Lors des rencontres saisonnières de Sarashina Horii, l’experte en cuisine, Sachiko Hayashi, conçoit des menus mettant en vedette les légumes Edo Tokyo de saison. À ce jour, plus de 180 plats différents ont été servis, sans aucune répétition. En permettant aux gens d’apprécier la délicieuse saveur de ces plats, les événements contribuent à la pérennité de ces légumes traditionnels, qui ne sont pas produits en grande quantité. Récemment, au-delà de Tokyo, des chefs à travers tout le Japon ont également commencé à utiliser les légumes Edo Tokyo.

Saveurs traditionnelles et diversité culinaire : les leçons des légumes Edo Tokyo
Exemple des plats servis lors des rencontres saisonnières. À gauche, un plat à base de sarashina soba pétri avec du zeste de citron, servi avec une vichyssoise préparée à partir de l’Oine no Tsuru imo, une pomme de terre traditionnelle d’Hinohara. À droite, une salade d’épinards tsuruna et de saumon.


Mais pourquoi existe-t-il autant de légumes traditionnels à Tokyo ? Michishige Otake, président du groupe de recherche à but non lucratif sur les légumes traditionnels d’Edo Tokyo et directeur général de l’Association des Concierges des Légumes Edo Tokyo, s’est activement engagé à faire revivre et à préserver les légumes traditionnels d’Edo et de Tokyo depuis plus de 35 ans.
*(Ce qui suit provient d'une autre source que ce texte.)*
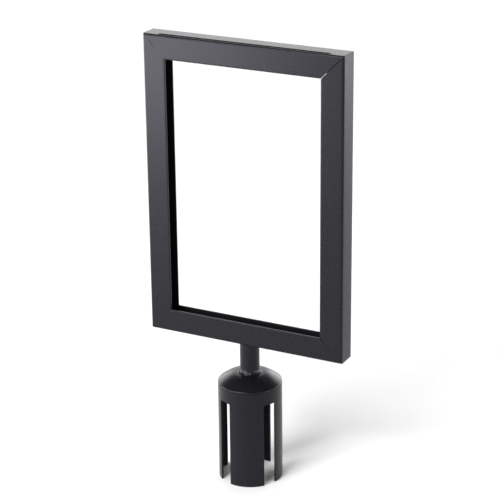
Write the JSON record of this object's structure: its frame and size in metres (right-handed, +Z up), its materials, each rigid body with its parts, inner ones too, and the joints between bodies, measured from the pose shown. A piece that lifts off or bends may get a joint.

Il explique : « Grâce au sankin-kotai (système de résidence alternée obligeant les gouverneurs des provinces à passer une année sur deux à Edo), une grande variété de légumes a été introduite à Edo depuis tout le pays. » Otake, qui a autrefois travaillé pour l’Union centrale de la métropole de Tokyo JA, a joué un rôle de premier plan dans les efforts autour des légumes Edo Tokyo.

Non seulement les variétés indigènes, mais aussi les légumes apportés d’autres régions ont évolué pour s’adapter à l’environnement unique d’Edo (Tokyo), devenant des variétés patrimoniales. Ils ont ensuite été cultivés et préservés au fil des générations. Parmi eux se trouvent certains légumes dits « oubliés », tels que l’uri Honden (gourde), qui a survécu grâce à un agriculteur ayant poursuivi sa culture sans le savoir, et le myoga Waseda (gingembre japonais), que Otake et son équipe ont découvert en train de pousser dans l’enceinte d’une résidence privée.

Otake attribue la renaissance de nombreux légumes non seulement à ces efforts locaux, mais aussi aux agriculteurs dédiés à la culture de ces variétés exigeantes et à les partager avec le public. Horii, qui a aidé à promouvoir les légumes Edo Tokyo lors des rencontres saisonnières, ajoute : « Chaque légume a une histoire. À l’avenir, je veux m’assurer que ces histoires soient fidèlement transmises. » Ses paroles reflètent un fort sentiment de devoir à préserver la tradition, à l’instar d’autres entreprises de longue date qui perdurent depuis l’époque d’Edo.

Saveurs traditionnelles et diversité culinaire : les leçons des légumes Edo Tokyo
À gauche : Michishige Otake, qui reste activement engagé dans la découverte de nouveaux légumes Edo Tokyo. À droite : Une récolte de légumes Edo Tokyo, incluant, du haut à droite, les carottes Magome sansun, le daikon Kameido, le komatsuna traditionnel, le choux chinois shintorina, et la citrouille Naito.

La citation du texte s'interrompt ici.